You're getting ready to board a bus, or maybe a train.  A couple of  bullet-proof vested, armed TSA agents step in front of you, and a bomb-sniffing dog shoves his nose in your pants.  Welcome to the new TSA.

Janet Nepolitano, in a policy viewed by critics as "political theater",  and the TSA are going to ask for more funding to expand a new program called VIPER (Visible Intermodal Prevention and Response).  A number of these teams are going to be, if not already, deployed at train and bus stations, and other sources of mass transit and travel--not just airports.   TSA officials defend this new policy, claiming documents taken from Osama bin Laden's compound after his death show he was planning to expand terorrist operations against US Domestic travel centers.
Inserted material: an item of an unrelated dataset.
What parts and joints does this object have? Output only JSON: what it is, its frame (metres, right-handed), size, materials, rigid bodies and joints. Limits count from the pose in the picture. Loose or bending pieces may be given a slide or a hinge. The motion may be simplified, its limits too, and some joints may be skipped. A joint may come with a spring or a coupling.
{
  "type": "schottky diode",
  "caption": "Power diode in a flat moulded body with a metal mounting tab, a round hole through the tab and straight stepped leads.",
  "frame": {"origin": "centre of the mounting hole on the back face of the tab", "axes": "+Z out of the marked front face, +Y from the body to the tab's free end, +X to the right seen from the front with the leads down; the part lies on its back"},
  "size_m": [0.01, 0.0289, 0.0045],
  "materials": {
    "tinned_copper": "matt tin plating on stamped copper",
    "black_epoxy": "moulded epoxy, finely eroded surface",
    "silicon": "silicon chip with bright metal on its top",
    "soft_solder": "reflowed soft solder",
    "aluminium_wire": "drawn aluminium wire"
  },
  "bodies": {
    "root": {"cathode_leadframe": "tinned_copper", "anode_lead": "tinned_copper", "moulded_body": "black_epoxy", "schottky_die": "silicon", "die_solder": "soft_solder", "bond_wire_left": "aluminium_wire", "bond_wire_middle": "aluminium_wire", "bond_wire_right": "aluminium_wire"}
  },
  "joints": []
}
However, government records show not a single terrorist threat, credible or otherwise, has been thwarted by this or other domestic TSA Programs.  Moreover, critics call it political theater, and worry about yet another intrusion into the private lives of normal, law abiding American citizens.  From the LA Times:

But critics say that without a clear threat, the TSA checkpoints are merely political theater. Privacy advocates worry that the agency is stretching legal limits on the government's right to search U.S. citizens without probable cause — and with no proof that the scattershot checkpoints help prevent attacks.

  It's part of the post 911 world we live in, but perhaps the TSA and Federal Government are barking, or having the bomb dog sniff, up the wrong set of trousers.